In 2023, the WHO further updated this list and published a first global research agenda3 for the world’s scientists to address the most urgent human health priorities to combat Antibiotic Resistance, recognized as an urgent public health and economic challenge for which innovations are desperately needed4-6.
The majority of those pathogens listed as priorities by the WHO are ESKAPE pathogens, a group of opportunistic pathogens consisting of Enterococcus faecium, Staphylococcus aureus, Klebsiella pneumoniae, Acinetobacter baumannii, Pseudomonas aeruginosa, and Enterobacter species. These bacteria represent a global threat from a clinical point of view since they exhibit multidrug resistance and virulence. In particular, P. aeruginosa is a ubiquitous Gram-negative bacterium causing several infections, including respiratory infections, that are becoming more difficult to treat because of increasing antibiotic resistance7.
Despite the health emergency, less than 20 new antibacterials have been approved worldwide since 20173-8.
AUROBAC’s strategy is to develop and market the next generation of innovative medicines combined with rapid, precision diagnostics to address high unmet medical needs associated to infections in acute hospital settings, amidst the growing antimicrobial resistance (AMR) epidemic.
Sources
1. Murray, C. J. et al. Global burden of bacterial antimicrobial resistance in 2019: a systematic analysis. The Lancet 399, 629–655 (2022).
2. Stone, P. W. Economic burden of healthcare-associated infections: an American perspective. Expert Rev. Pharmacoecon.

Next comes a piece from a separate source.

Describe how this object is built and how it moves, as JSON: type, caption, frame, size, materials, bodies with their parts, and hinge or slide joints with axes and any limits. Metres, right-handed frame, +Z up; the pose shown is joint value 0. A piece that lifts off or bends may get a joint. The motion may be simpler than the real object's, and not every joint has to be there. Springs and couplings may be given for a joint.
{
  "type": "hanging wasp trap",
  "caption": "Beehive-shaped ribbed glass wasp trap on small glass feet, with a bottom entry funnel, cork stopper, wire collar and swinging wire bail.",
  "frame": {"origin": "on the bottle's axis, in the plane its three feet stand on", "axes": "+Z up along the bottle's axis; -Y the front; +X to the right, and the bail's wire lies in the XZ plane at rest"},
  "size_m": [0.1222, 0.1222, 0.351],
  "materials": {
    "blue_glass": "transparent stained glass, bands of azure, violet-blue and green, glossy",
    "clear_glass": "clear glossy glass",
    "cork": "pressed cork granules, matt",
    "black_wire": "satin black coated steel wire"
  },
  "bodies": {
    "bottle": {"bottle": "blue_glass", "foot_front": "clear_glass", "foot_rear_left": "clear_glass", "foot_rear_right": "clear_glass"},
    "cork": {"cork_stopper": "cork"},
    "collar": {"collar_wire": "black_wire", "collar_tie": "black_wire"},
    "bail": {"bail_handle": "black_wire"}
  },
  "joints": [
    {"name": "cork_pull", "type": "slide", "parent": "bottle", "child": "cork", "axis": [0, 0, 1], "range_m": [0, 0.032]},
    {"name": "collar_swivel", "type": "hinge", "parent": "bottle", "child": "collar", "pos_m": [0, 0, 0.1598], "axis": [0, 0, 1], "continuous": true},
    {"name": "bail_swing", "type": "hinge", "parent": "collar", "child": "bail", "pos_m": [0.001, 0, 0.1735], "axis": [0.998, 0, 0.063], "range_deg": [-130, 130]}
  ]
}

Outcomes Res. 9, 417–422 (2009).
3. Global research agenda for antimicrobial resistance in human health. World Health Organization (2023)
4. Prioritization of pathogens to guide discovery, research, and development of new antibiotics for drug-resistant bacterial infections, including tuberculosis. World Health Organization (2017)

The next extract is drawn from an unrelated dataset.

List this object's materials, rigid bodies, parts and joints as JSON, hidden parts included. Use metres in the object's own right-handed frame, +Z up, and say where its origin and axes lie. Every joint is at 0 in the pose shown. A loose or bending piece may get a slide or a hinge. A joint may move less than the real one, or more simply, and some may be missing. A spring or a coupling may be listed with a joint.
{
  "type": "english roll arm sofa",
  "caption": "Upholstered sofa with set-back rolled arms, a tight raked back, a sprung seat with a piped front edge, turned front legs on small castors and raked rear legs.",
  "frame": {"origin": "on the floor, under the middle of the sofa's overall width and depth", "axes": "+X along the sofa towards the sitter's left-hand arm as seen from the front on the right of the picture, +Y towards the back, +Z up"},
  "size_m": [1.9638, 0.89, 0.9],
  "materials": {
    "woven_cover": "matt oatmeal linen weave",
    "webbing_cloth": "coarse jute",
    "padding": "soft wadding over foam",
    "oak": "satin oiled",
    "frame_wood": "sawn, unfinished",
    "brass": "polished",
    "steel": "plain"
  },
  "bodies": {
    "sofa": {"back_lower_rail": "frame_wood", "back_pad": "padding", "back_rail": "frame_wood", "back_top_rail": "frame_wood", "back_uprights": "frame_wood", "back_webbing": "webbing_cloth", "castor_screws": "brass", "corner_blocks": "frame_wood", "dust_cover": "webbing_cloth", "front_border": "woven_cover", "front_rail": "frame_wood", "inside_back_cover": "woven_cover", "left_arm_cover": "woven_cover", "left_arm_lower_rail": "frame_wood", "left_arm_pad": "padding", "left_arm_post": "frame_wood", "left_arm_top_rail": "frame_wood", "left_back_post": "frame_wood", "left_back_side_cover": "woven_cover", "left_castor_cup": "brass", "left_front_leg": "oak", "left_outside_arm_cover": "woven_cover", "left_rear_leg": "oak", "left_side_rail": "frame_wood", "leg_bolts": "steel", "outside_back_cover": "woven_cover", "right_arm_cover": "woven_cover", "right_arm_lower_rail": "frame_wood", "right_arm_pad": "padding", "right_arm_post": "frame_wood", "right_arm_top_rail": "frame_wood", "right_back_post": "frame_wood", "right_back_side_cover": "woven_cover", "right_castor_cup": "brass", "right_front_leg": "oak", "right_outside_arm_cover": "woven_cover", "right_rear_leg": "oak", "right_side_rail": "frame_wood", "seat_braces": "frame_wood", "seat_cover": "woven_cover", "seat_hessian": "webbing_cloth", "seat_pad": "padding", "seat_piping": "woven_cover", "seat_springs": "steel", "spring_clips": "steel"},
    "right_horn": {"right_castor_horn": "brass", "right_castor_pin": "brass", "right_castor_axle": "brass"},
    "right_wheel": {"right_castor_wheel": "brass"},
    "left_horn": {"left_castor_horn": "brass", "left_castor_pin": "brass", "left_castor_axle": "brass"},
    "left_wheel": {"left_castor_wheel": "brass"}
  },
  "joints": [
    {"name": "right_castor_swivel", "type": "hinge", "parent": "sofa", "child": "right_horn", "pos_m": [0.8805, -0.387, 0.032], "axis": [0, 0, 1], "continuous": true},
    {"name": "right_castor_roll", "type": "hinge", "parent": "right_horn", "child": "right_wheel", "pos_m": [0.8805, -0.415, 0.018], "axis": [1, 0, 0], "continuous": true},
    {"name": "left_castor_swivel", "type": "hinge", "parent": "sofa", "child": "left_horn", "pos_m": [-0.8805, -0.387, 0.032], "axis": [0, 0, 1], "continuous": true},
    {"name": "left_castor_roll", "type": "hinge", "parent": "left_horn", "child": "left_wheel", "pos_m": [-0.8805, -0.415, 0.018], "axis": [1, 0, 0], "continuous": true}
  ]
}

5. WHO outlines 40 research priorities on antimicrobial resistance. World Health Organization (2023)
6. Maarten. ECCMID 2023: Updating the Global Bacterial Priority Pathogens List. AMR Insights (2023).

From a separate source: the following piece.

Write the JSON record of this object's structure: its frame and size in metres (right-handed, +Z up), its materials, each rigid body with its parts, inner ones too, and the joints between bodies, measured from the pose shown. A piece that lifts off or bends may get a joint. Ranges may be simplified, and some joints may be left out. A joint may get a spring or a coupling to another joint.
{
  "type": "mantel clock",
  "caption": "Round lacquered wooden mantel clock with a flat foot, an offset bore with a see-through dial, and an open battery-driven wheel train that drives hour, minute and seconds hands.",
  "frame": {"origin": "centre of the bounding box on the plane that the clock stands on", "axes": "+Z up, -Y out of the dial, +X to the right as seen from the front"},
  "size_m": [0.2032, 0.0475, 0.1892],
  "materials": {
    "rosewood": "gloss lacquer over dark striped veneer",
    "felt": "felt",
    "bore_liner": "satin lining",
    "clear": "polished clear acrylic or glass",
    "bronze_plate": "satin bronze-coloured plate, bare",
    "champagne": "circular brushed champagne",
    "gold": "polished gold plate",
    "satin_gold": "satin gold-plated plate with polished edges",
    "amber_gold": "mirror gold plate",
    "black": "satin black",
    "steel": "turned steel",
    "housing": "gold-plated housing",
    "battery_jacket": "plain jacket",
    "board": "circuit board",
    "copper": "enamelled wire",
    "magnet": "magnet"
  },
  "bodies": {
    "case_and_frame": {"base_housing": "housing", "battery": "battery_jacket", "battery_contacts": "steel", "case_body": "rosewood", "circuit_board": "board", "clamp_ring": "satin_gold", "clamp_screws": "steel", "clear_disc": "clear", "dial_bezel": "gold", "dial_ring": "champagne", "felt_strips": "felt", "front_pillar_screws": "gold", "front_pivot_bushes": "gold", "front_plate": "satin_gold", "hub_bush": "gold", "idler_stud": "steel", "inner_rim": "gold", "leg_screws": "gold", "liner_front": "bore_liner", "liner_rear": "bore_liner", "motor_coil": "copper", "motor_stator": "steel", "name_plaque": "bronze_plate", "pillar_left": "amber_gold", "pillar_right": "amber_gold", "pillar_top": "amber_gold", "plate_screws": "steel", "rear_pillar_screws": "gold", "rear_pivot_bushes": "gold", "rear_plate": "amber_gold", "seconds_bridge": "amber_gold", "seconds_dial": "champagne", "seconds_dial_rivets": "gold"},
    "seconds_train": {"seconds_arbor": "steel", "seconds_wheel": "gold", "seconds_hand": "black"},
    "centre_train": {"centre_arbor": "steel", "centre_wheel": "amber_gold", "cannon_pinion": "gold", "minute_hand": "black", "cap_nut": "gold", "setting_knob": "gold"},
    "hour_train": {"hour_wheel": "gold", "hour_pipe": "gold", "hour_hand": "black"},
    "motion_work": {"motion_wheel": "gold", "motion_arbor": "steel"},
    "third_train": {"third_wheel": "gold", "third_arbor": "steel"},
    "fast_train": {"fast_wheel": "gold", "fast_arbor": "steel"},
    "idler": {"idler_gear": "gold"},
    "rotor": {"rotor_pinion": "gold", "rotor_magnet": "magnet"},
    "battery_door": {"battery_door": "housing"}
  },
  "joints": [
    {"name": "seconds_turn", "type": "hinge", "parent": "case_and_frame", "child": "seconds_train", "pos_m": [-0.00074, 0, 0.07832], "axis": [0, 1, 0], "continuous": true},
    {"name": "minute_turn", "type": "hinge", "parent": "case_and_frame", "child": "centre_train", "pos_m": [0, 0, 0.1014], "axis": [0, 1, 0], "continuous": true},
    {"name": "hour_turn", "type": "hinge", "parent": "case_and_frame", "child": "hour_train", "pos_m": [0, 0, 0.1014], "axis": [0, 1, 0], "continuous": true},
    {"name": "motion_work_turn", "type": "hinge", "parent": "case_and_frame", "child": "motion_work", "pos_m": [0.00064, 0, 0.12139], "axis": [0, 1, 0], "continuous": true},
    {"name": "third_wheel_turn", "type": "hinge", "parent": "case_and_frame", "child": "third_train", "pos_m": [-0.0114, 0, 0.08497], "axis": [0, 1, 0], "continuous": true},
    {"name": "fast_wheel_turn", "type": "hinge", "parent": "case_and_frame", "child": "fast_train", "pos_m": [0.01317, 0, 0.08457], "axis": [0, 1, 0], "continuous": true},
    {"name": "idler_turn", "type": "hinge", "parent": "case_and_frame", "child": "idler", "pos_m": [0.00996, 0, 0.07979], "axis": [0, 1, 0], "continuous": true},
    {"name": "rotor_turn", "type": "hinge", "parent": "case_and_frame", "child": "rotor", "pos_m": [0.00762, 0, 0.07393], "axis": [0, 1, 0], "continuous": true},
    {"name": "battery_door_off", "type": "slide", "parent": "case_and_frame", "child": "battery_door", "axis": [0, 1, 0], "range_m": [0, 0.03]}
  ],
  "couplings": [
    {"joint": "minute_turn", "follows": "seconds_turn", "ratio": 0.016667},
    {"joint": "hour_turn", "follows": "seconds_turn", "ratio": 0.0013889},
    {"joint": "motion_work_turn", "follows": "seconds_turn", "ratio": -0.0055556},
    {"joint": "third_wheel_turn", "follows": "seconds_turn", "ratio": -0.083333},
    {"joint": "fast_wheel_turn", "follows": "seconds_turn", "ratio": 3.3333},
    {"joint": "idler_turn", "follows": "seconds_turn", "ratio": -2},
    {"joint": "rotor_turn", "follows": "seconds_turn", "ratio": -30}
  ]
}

7. Mulani, M. S., Kamble, E. E., Kumkar, S. N., Tawre, M. S. & Pardesi, K. R. Emerging Strategies to Combat ESKAPE Pathogens in the Era of Antimicrobial Resistance: A Review. Front. Microbiol. 10, 539 (2019).
8. Butler, M. S. et al. Analysis of the Clinical Pipeline of Treatments for Drug-Resistant Bacterial Infections: Despite Progress, More Action Is Needed. Antimicrob. Agents Chemother. 66, e01991-21 (2022).